STATED TASK >> Write out all of the data without omission, exactly as shown.

DATASET CONTENT >>
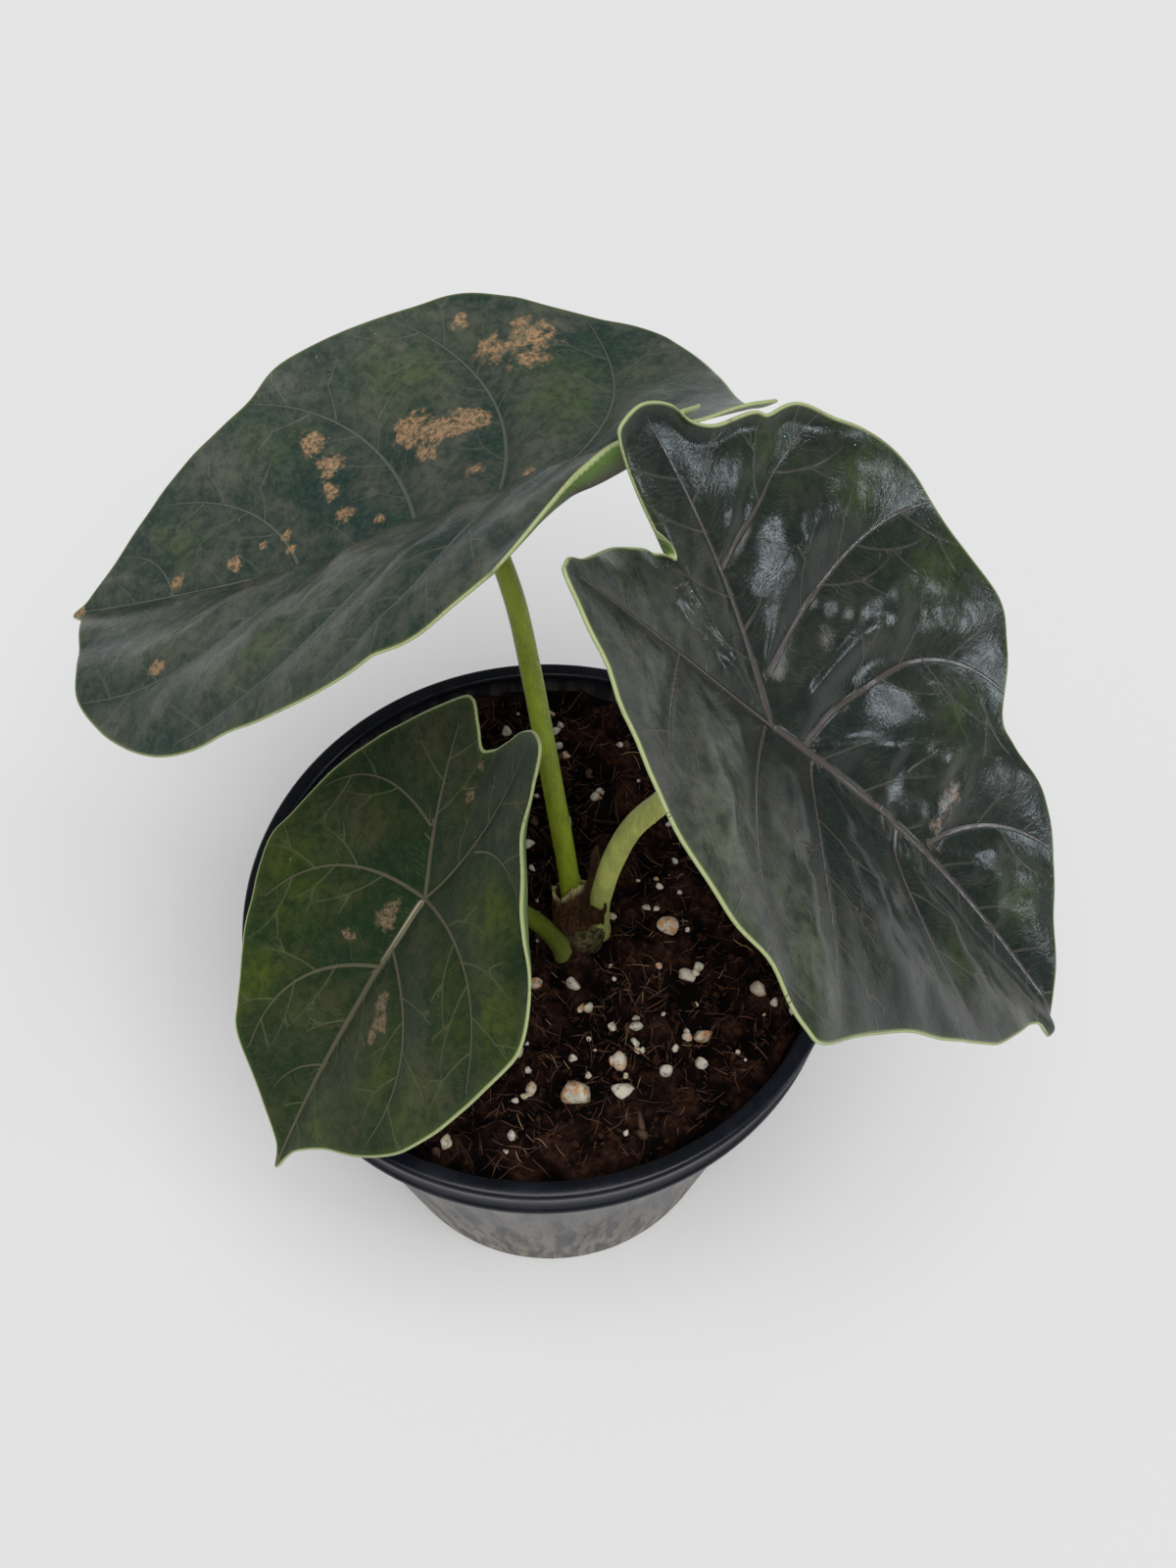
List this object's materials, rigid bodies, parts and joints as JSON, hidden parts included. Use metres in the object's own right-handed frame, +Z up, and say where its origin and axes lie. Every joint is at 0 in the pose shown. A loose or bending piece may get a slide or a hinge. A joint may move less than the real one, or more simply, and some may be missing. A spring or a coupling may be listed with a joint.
{
  "type": "potted alocasia azlanii",
  "caption": "Small house plant with dark, quilted, arrow-shaped leaves on upright green stalks, rooted in a round black nursery pot full of peat and perlite.",
  "frame": {"origin": "centre of the pot's base, on the surface it stands on", "axes": "+Z up out of the pot; +X and +Y level, with -Y towards the side where the lowest leaf hangs over the rim"},
  "size_m": [0.1874, 0.1627, 0.2546],
  "materials": {
    "pot": "gloss",
    "soil": "matte",
    "rhizome": "matte",
    "sheath": "matte",
    "stalk": "satin",
    "leaf": "satin"
  },
  "bodies": {
    "root": {"pot": "pot", "soil": "soil", "rhizome": "rhizome", "sheath": "sheath", "stalk_back": "stalk", "stalk_right": "stalk", "stalk_left": "stalk", "leaf_back": "leaf", "leaf_right": "leaf", "leaf_left": "leaf"}
  },
  "joints": []
}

CORRECT RESULT >>
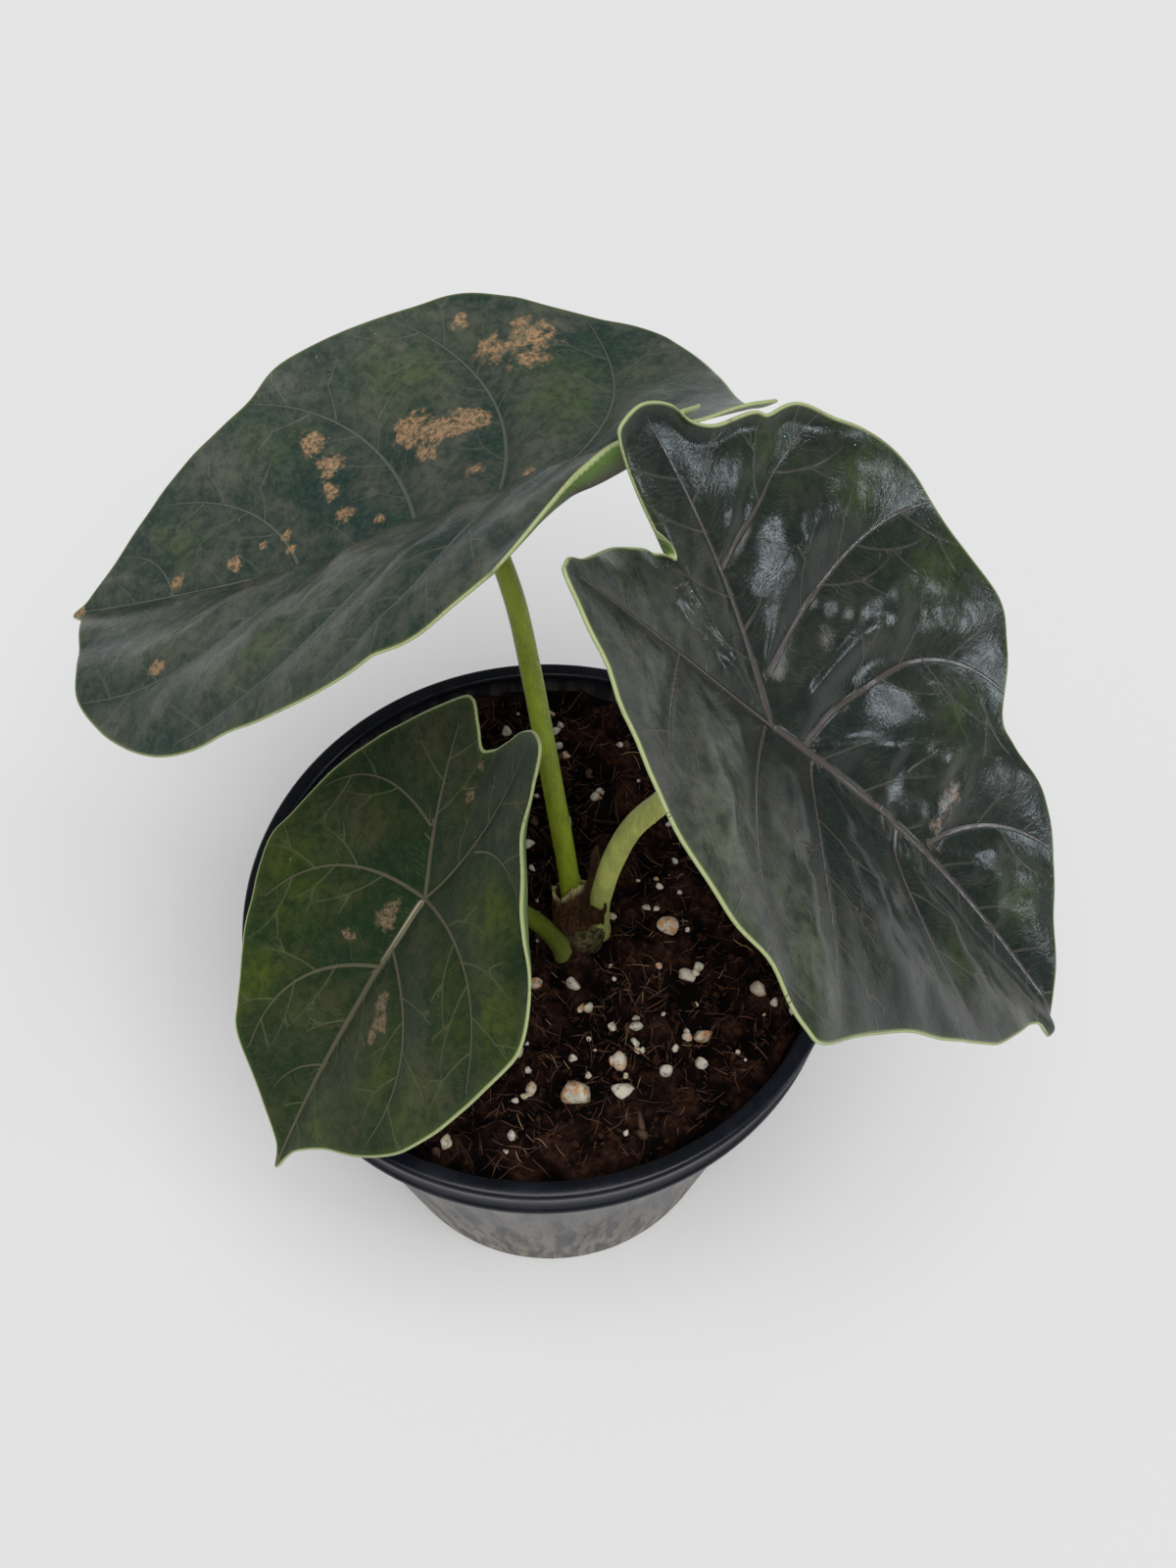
List this object's materials, rigid bodies, parts and joints as JSON, hidden parts included. Use metres in the object's own right-handed frame, +Z up, and say where its origin and axes lie. Every joint is at 0 in the pose shown. A loose or bending piece may get a slide or a hinge. A joint may move less than the real one, or more simply, and some may be missing. A spring or a coupling may be listed with a joint.
{
  "type": "potted alocasia azlanii",
  "caption": "Small house plant with dark, quilted, arrow-shaped leaves on upright green stalks, rooted in a round black nursery pot full of peat and perlite.",
  "frame": {"origin": "centre of the pot's base, on the surface it stands on", "axes": "+Z up out of the pot; +X and +Y level, with -Y towards the side where the lowest leaf hangs over the rim"},
  "size_m": [0.1874, 0.1627, 0.2546],
  "materials": {
    "pot": "gloss",
    "soil": "matte",
    "rhizome": "matte",
    "sheath": "matte",
    "stalk": "satin",
    "leaf": "satin"
  },
  "bodies": {
    "root": {"pot": "pot", "soil": "soil", "rhizome": "rhizome", "sheath": "sheath", "stalk_back": "stalk", "stalk_right": "stalk", "stalk_left": "stalk", "leaf_back": "leaf", "leaf_right": "leaf", "leaf_left": "leaf"}
  },
  "joints": []
}